Tuesday, June 11, 2013

Day 8--Hamburg and Lubeck

After our tour yesterday, we had some time before lugging the suitcases to the main train station and finding our cabin in a sleeper car.  We were pleasantly surprised by the cleanliness and comfort of the tiny compartment.  There was a lot of giggling as we searched for light switches hidden around the walls. We were riding first class with our own full bathroom with shower, though it was the size of a broom cl
oset.  Our porter brought us some first class treats, and we were very happy. The 10 hour train ride was probably as pleasant as possible, and I slept very well, considering we were on a train.


City Hall

We arrived in Hamburg and would have gone straight into town, except I accidently got stuck on the train as it pulled out of the station. As I banged on the door, hoping it would open, I was a little worried that I was on my way to Berlin, but Cheryl calmly made her way to the tourist information center to wait for my return. The conductors took pity on me and let me off 1 minute later, and I stole a ride on a returning train, so all was well. 

We walked into downtown Hamburg, which boasts several spires on its horizon. This is Germany´s second biggest city, and we certainly noted a more businesslike attitude, plus much less beer on the streets.  Many of the sites we saw had been damaged in the war, especially in the firestorm that swept through the city after an allied bombing attack in 1943. It is very hard to recognize what is original and what has been restored, and of course we´d like to appreciate the original parts.

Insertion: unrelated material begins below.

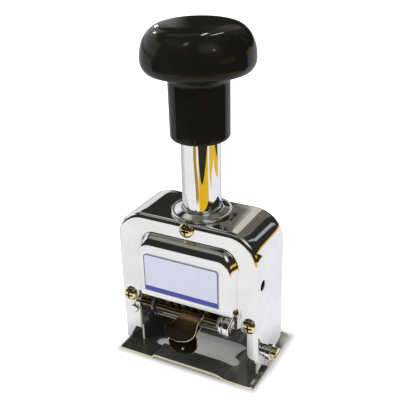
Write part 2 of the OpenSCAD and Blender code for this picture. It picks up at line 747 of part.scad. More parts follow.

a very elaborate pulpit in Hamburg´s St. Michael´s





We saw the neo-gothic Rathaus, the City Hall that is also the home of the local state parliament. We walked through the very impressive St. Michael´s Lutheran Church, with white walls decorated with golden roccocco shapes. It is the city´s landmark church, rebuilt after a fire in 1906 then again after the bombing. 












St. Nicholas Memorial

St Nicholas´s church was not rebuilt after the bombing, but left as a memorial to that event and the persecution of the people in the region bz the Nazs.  The WWII memorials here walk an interesting rhetorical line between commemorating German loses and Nazi involvement.  Sometimes they just ignore it. For example, yesterday I asked our guide at Neuschwanstein to tell me about the Nazi occupation of the castle during WWII.  She dismissed it altogether, although things I have read explain that the Nazi´s used this secluded location to store their horde of stolen art. 

Also, there were few if any other American tourists here. It turns out it is not a very easy city to navigate for English-speakers, unlike Munich where half the population in the historic section were either American or Chinese.



We walked to the harbor and waited for an English language boat tour, hoping to hear more history of the city. Instead the tour showed us a metal mangrove forrest of container cranes that run the modern harbor, one of the largest in Europe.  I think I saw thousands of those 20 foot containers.  We hope tomorrow´s boat tour here in Lubeck is more medieval in focus.





Arriving at Lubeck after a 1 hour train ride was a big shift from the busy, cosmopolitan Hamburg.  Here people live in houses dating from the 1200s.  We rested up in our cozy, brightly painted room before venturing out into the narrow streets. Some of the houses are even built into fourteenth century city wall towers.  It is very lovely, except I see a good bit of graffitti marring the streets. 

We walked into the peaceful Lutheran Cathedral, which is whitewashed inside with a few ornate chapels and tombs. It too was damaged in WWII, but really I think most big structures around here were.


I find Lubeck to be much more my speed, and I am looking forward to exploring it tomorrow, once my feet have had a rest from today! We had a lovely alfresco dinner full of herbs--this is potatoes with goat cheese and honey and a salad with a strawberry syrup-basalmic vinegrette (I want to recreate that at home). 

I said Tchuß yesterday, but I learned that it is really a northern Germany expression, so Tschuß!





(Sorry girls, no animals today in the city! You would have liked sleeping in the train, though.)

1 comment:

Anonymous said...

I love looking at the pics and hearing about your adventures!